**Instruction**
Each entry below is to be printed verbatim.

begin Records

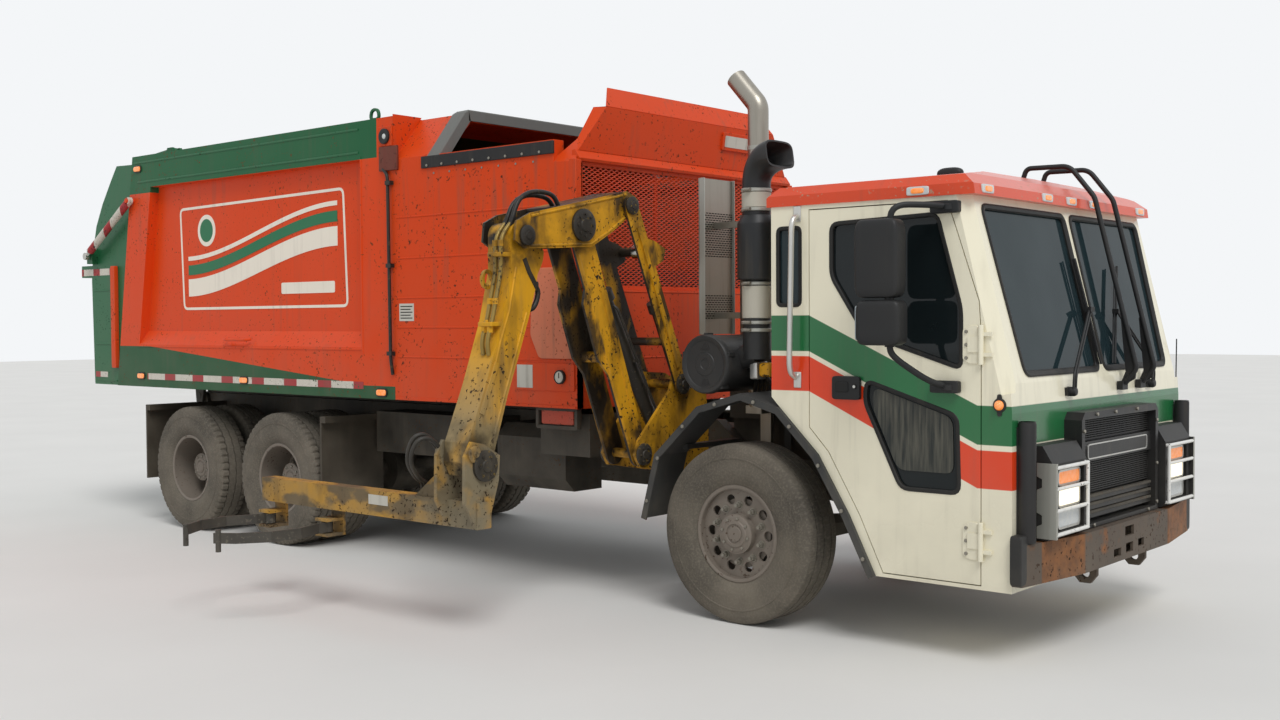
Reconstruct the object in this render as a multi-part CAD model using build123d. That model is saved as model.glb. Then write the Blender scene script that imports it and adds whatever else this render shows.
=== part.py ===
from build123d import *
import math
import os

# Side-loading refuse truck, in millimetres.
# +X points to the truck's front, +Y to its left, +Z up.
# The origin lies on the ground, under the middle of the front axle.
# The loading arm stands on the right side, reached out with its fingers closed.

# Clearances
GAP = 6.0           # between two bodies that move past each other
SEAT = 0.3          # round faces that sit on each other
PIN_PLAY = 0.3      # pin in its eye

# Wheels
TYRE_R = 533.0
FRONT_TYRE_W = 312.0
REAR_TYRE_W = 285.0
DUAL_SPACING = 335.0
RIM_R = 285.0
RIM_WALL = 22.0
DISC_T = 14.0
HUB_R = 118.0
HAND_HOLE_R = 30.0
HAND_HOLE_PCR = 205.0
HAND_HOLES = 10
SPINDLE_R = 42.0
WHEEL_OUT_Y = 1200.0        # outer face of the front tyres
DUAL_OUT_Y = 1220.0         # outer face of the rear tyres
REAR_AXLES_X = (-4550.0, -5870.0)
KINGPIN_Y = 868.0
KINGPIN_R = 24.0
DRUM_R = 205.0

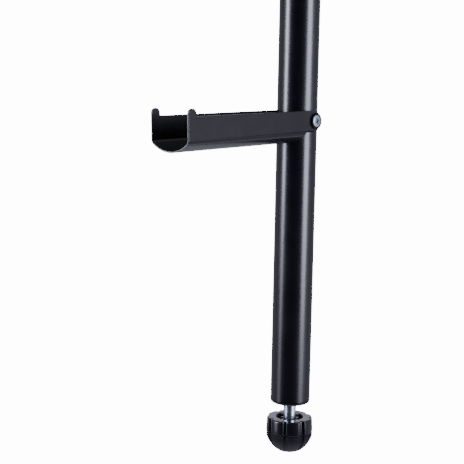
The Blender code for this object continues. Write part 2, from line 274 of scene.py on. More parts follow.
def dressed(name, mesh, material, smooth_under=35.0):
    """A linked object with its material, smooth wherever its faces meet at less than an angle."""
    obj = bpy.data.objects.new(name, mesh)
    bpy.context.scene.collection.objects.link(obj)
    mesh.materials.clear()
    mesh.materials.append(material)
    mesh.shade_smooth()
    mesh.set_sharp_from_angle(angle=radians(smooth_under))
    return obj


def turned(name, rings, steps, place=NO_TURN, closed=True):
    """The mesh of a turned piece: stacked rings round +Z, each (reach, height), then put in place.

    A reach is a radius, or an outline that gives the reach at an angle. A closed piece's last ring
    meets its first, as round a bore; an open one is capped at both ends.
    """
    bm = bmesh.new()
    turns = [2 * pi * i / steps for i in range(steps)]
    loops = []
    for reach, height in rings:
        reaches = [reach(t) if callable(reach) else reach for t in turns]
        loops.append([bm.verts.new((r * cos(t), r * sin(t), height)) for r, t in zip(reaches, turns)])
    pairs = list(zip(loops, loops[1:])) + ([(loops[-1], loops[0])] if closed else [])
    for low, high in pairs:
        for i in range(steps):
            j = (i + 1) % steps
            bm.faces.new((low[i], low[j], high[j], high[i]))
    if not closed:
        bm.faces.new(list(reversed(loops[0])))
        bm.faces.new(loops[-1])
    bmesh.ops.recalc_face_normals(bm, faces=bm.faces)
    bm.transform(place)
    mesh = bpy.data.meshes.new(name)
    bm.to_mesh(mesh)
    bm.free()
    return mesh


def rounded(centre, radius, start, end, steps=5):
    """Points of a rounded edge, an arc round (reach, height) between two angles in degrees."""
    turns = [radians(start + (end - start) * i / steps) for i in range(steps + 1)]
    return [(centre[0] + radius * cos(t), centre[1] + radius * sin(t)) for t in turns]


def cut_away(mesh, drill, material, way="DIFFERENCE"):
    """The mesh with the drill's mesh taken out of it, or only what lies inside both."""
    blank, tool = dressed("blank", mesh, material), dressed("tool", drill, material)
    modifier = blank.modifiers.new("cut", "BOOLEAN")
    modifier.operation, modifier.object = way, tool
    result = bpy.data.meshes.new_from_object(blank.evaluated_get(bpy.context.evaluated_depsgraph_get()))
    for used in (blank, tool):
        bpy.data.objects.remove(used)
    return result


post_low, post_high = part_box("post_tube")
post_radius = post_high.x
post_wall = 1.5 * MM
post_bore = post_radius - post_wall
pivot_height = [joint["pos_m"][2] for joint in frame["joints"] if joint["name"] == "arm_fold"][0]
bolt_hole = 3.1 * MM
ACROSS = Matrix.Translation((0, 0, pivot_height)) @ Matrix.Rotation(pi / 2, 4, "Y")

burr = 0.25 * MM
tube_rings = [(post_bore + burr, post_low.z), (post_radius - burr, post_low.z)]
tube_rings += [(post_radius, post_low.z + burr), (post_radius, post_high.z - burr)]
tube_rings += [(post_radius - burr, post_high.z), (post_bore + burr, post_high.z)]
tube_rings += [(post_bore, post_high.z - burr), (post_bore, post_low.z + burr)]
past_post = 2 * post_radius
drill = turned("drill", [(bolt_hole, -past_post), (bolt_hole, past_post)], 48, ACROSS, closed=False)
post_coat = powder_coat("post_coat")
post = dressed("post", cut_away(turned("post", tube_rings, 160), drill, post_coat), post_coat)
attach(post, "post")
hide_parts("post_tube")


# ---------------------------------------------------------------------------------------------
# Plugs. One in each end of the post, moulded in black plastic with two gripping ribs, pressed in
# up to a rounded flange; a hexagon nut sits in the pocket of each one's inner end.
# ---------------------------------------------------------------------------------------------
gap = 0.15 * MM  # between pieces that touch face to face


def moulded_plastic(name, colour, roughness, shine=0.5, grain=0.35 * MM):
    """Black moulded plastic with the fine spark grain of its mould and slight flow marks.

    shine is how strongly its skin mirrors: 0.5 for a clean one, less for a dusty one.
    """
    plastic = Finish(name, IOR=1.46, Specular_IOR_Level=shine)
    flow = plastic.specks(9 * MM, 3.0, (1.0, 1.0, 0.35))
    lighter = tuple(1.5 * c for c in colour)
    plastic.feed("Base Color", plastic.mixed(flow.between(0.35, 0.75), colour, lighter))
    plastic.feed("Roughness", flow.between(0.3, 0.8) * 0.08 + roughness)
    plastic.bumps(plastic.specks(grain), 0.01 * MM, 0.5)
    return plastic.material


def hexagon(flats, widest=None):
    """A hexagon's outline for the size across its flats, its corners cut back to a widest reach."""

    def reach(angle):
        flat = flats / 2 / cos((angle + pi / 6) % (pi / 3) - pi / 6)
        return min(flat, widest) if widest else flat

    return reach


def hex_nut(name, flats, bore, low, high, place=NO_TURN, chamfer_low=True, chamfer_high=True):
    """A nut with its corners turned off at 30 degrees and its thread's mouths countersunk."""
    face = flats / 2 * 0.96
    corner = flats / sqrt(3)
    drop = (corner - face) * tan(radians(30))
    steps = [i / 5 for i in range(6)]
    mouth = 0.5 * MM
    rings = [(bore, low + mouth), (bore + mouth, low)]
    if chamfer_low:
        rings += [(hexagon(flats, face + (corner - face) * t), low + drop * t) for t in steps]
    else:
        rings += [(hexagon(flats), low)]
    if chamfer_high:
        rings += [(hexagon(flats, face + (corner - face) * t), high - drop * t) for t in reversed(steps)]
    else:
        rings += [(hexagon(flats), high)]
    rings += [(bore + mouth, high), (bore, high - mouth)]
    return turned(name, rings, 96, place)


def zinc_plate(name, brightness=1.0, roughness=0.24):
    """Bright blue-white zinc plating over turned steel: fine tool rings and a cloudy passivation."""
    zinc = Finish(name, Metallic=1.0)
    cloud = zinc.specks(4 * MM, 3.0)
    bright = tuple(brightness * c for c in (0.74, 0.84, 0.91))
    dull = tuple(brightness * c for c in (0.52, 0.63, 0.71))
    zinc.feed("Base Color", zinc.mixed(cloud.between(0.4, 0.75), bright, dull))
    zinc.feed("Roughness", cloud * 0.1 + roughness)
    zinc.bumps(zinc.specks(0.5 * MM, 2.0, (0.3, 0.3, 3.0)), 0.01 * MM, 0.3)
    return zinc.material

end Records

**Exercise result**
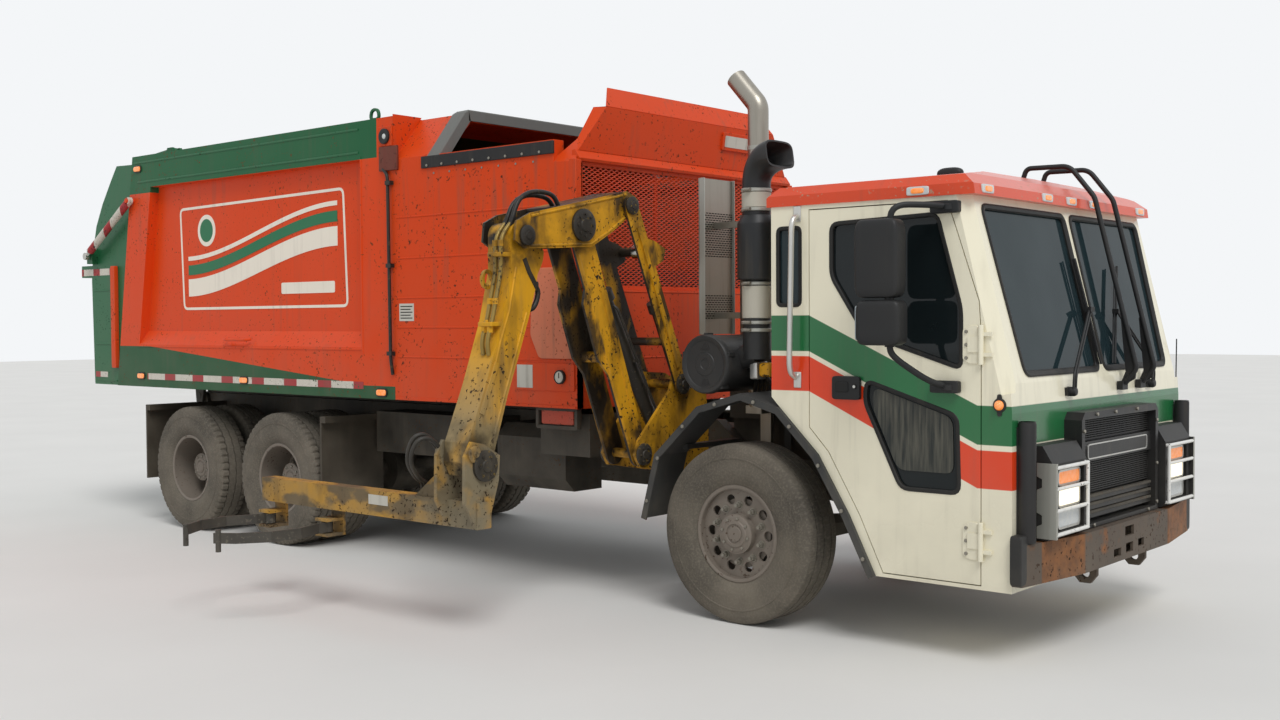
Reconstruct the object in this render as a multi-part CAD model using build123d. That model is saved as model.glb. Then write the Blender scene script that imports it and adds whatever else this render shows.
=== part.py ===
from build123d import *
import math
import os

# Side-loading refuse truck, in millimetres.
# +X points to the truck's front, +Y to its left, +Z up.
# The origin lies on the ground, under the middle of the front axle.
# The loading arm stands on the right side, reached out with its fingers closed.

# Clearances
GAP = 6.0           # between two bodies that move past each other
SEAT = 0.3          # round faces that sit on each other
PIN_PLAY = 0.3      # pin in its eye

# Wheels
TYRE_R = 533.0
FRONT_TYRE_W = 312.0
REAR_TYRE_W = 285.0
DUAL_SPACING = 335.0
RIM_R = 285.0
RIM_WALL = 22.0
DISC_T = 14.0
HUB_R = 118.0
HAND_HOLE_R = 30.0
HAND_HOLE_PCR = 205.0
HAND_HOLES = 10
SPINDLE_R = 42.0
WHEEL_OUT_Y = 1200.0        # outer face of the front tyres
DUAL_OUT_Y = 1220.0         # outer face of the rear tyres
REAR_AXLES_X = (-4550.0, -5870.0)
KINGPIN_Y = 868.0
KINGPIN_R = 24.0
DRUM_R = 205.0

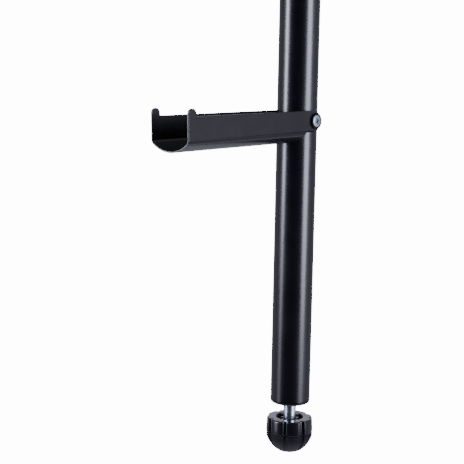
The Blender code for this object continues. Write part 2, from line 274 of scene.py on. More parts follow.
def dressed(name, mesh, material, smooth_under=35.0):
    """A linked object with its material, smooth wherever its faces meet at less than an angle."""
    obj = bpy.data.objects.new(name, mesh)
    bpy.context.scene.collection.objects.link(obj)
    mesh.materials.clear()
    mesh.materials.append(material)
    mesh.shade_smooth()
    mesh.set_sharp_from_angle(angle=radians(smooth_under))
    return obj


def turned(name, rings, steps, place=NO_TURN, closed=True):
    """The mesh of a turned piece: stacked rings round +Z, each (reach, height), then put in place.

    A reach is a radius, or an outline that gives the reach at an angle. A closed piece's last ring
    meets its first, as round a bore; an open one is capped at both ends.
    """
    bm = bmesh.new()
    turns = [2 * pi * i / steps for i in range(steps)]
    loops = []
    for reach, height in rings:
        reaches = [reach(t) if callable(reach) else reach for t in turns]
        loops.append([bm.verts.new((r * cos(t), r * sin(t), height)) for r, t in zip(reaches, turns)])
    pairs = list(zip(loops, loops[1:])) + ([(loops[-1], loops[0])] if closed else [])
    for low, high in pairs:
        for i in range(steps):
            j = (i + 1) % steps
            bm.faces.new((low[i], low[j], high[j], high[i]))
    if not closed:
        bm.faces.new(list(reversed(loops[0])))
        bm.faces.new(loops[-1])
    bmesh.ops.recalc_face_normals(bm, faces=bm.faces)
    bm.transform(place)
    mesh = bpy.data.meshes.new(name)
    bm.to_mesh(mesh)
    bm.free()
    return mesh


def rounded(centre, radius, start, end, steps=5):
    """Points of a rounded edge, an arc round (reach, height) between two angles in degrees."""
    turns = [radians(start + (end - start) * i / steps) for i in range(steps + 1)]
    return [(centre[0] + radius * cos(t), centre[1] + radius * sin(t)) for t in turns]


def cut_away(mesh, drill, material, way="DIFFERENCE"):
    """The mesh with the drill's mesh taken out of it, or only what lies inside both."""
    blank, tool = dressed("blank", mesh, material), dressed("tool", drill, material)
    modifier = blank.modifiers.new("cut", "BOOLEAN")
    modifier.operation, modifier.object = way, tool
    result = bpy.data.meshes.new_from_object(blank.evaluated_get(bpy.context.evaluated_depsgraph_get()))
    for used in (blank, tool):
        bpy.data.objects.remove(used)
    return result


post_low, post_high = part_box("post_tube")
post_radius = post_high.x
post_wall = 1.5 * MM
post_bore = post_radius - post_wall
pivot_height = [joint["pos_m"][2] for joint in frame["joints"] if joint["name"] == "arm_fold"][0]
bolt_hole = 3.1 * MM
ACROSS = Matrix.Translation((0, 0, pivot_height)) @ Matrix.Rotation(pi / 2, 4, "Y")

burr = 0.25 * MM
tube_rings = [(post_bore + burr, post_low.z), (post_radius - burr, post_low.z)]
tube_rings += [(post_radius, post_low.z + burr), (post_radius, post_high.z - burr)]
tube_rings += [(post_radius - burr, post_high.z), (post_bore + burr, post_high.z)]
tube_rings += [(post_bore, post_high.z - burr), (post_bore, post_low.z + burr)]
past_post = 2 * post_radius
drill = turned("drill", [(bolt_hole, -past_post), (bolt_hole, past_post)], 48, ACROSS, closed=False)
post_coat = powder_coat("post_coat")
post = dressed("post", cut_away(turned("post", tube_rings, 160), drill, post_coat), post_coat)
attach(post, "post")
hide_parts("post_tube")


# ---------------------------------------------------------------------------------------------
# Plugs. One in each end of the post, moulded in black plastic with two gripping ribs, pressed in
# up to a rounded flange; a hexagon nut sits in the pocket of each one's inner end.
# ---------------------------------------------------------------------------------------------
gap = 0.15 * MM  # between pieces that touch face to face


def moulded_plastic(name, colour, roughness, shine=0.5, grain=0.35 * MM):
    """Black moulded plastic with the fine spark grain of its mould and slight flow marks.

    shine is how strongly its skin mirrors: 0.5 for a clean one, less for a dusty one.
    """
    plastic = Finish(name, IOR=1.46, Specular_IOR_Level=shine)
    flow = plastic.specks(9 * MM, 3.0, (1.0, 1.0, 0.35))
    lighter = tuple(1.5 * c for c in colour)
    plastic.feed("Base Color", plastic.mixed(flow.between(0.35, 0.75), colour, lighter))
    plastic.feed("Roughness", flow.between(0.3, 0.8) * 0.08 + roughness)
    plastic.bumps(plastic.specks(grain), 0.01 * MM, 0.5)
    return plastic.material


def hexagon(flats, widest=None):
    """A hexagon's outline for the size across its flats, its corners cut back to a widest reach."""

    def reach(angle):
        flat = flats / 2 / cos((angle + pi / 6) % (pi / 3) - pi / 6)
        return min(flat, widest) if widest else flat

    return reach


def hex_nut(name, flats, bore, low, high, place=NO_TURN, chamfer_low=True, chamfer_high=True):
    """A nut with its corners turned off at 30 degrees and its thread's mouths countersunk."""
    face = flats / 2 * 0.96
    corner = flats / sqrt(3)
    drop = (corner - face) * tan(radians(30))
    steps = [i / 5 for i in range(6)]
    mouth = 0.5 * MM
    rings = [(bore, low + mouth), (bore + mouth, low)]
    if chamfer_low:
        rings += [(hexagon(flats, face + (corner - face) * t), low + drop * t) for t in steps]
    else:
        rings += [(hexagon(flats), low)]
    if chamfer_high:
        rings += [(hexagon(flats, face + (corner - face) * t), high - drop * t) for t in reversed(steps)]
    else:
        rings += [(hexagon(flats), high)]
    rings += [(bore + mouth, high), (bore, high - mouth)]
    return turned(name, rings, 96, place)


def zinc_plate(name, brightness=1.0, roughness=0.24):
    """Bright blue-white zinc plating over turned steel: fine tool rings and a cloudy passivation."""
    zinc = Finish(name, Metallic=1.0)
    cloud = zinc.specks(4 * MM, 3.0)
    bright = tuple(brightness * c for c in (0.74, 0.84, 0.91))
    dull = tuple(brightness * c for c in (0.52, 0.63, 0.71))
    zinc.feed("Base Color", zinc.mixed(cloud.between(0.4, 0.75), bright, dull))
    zinc.feed("Roughness", cloud * 0.1 + roughness)
    zinc.bumps(zinc.specks(0.5 * MM, 2.0, (0.3, 0.3, 3.0)), 0.01 * MM, 0.3)
    return zinc.material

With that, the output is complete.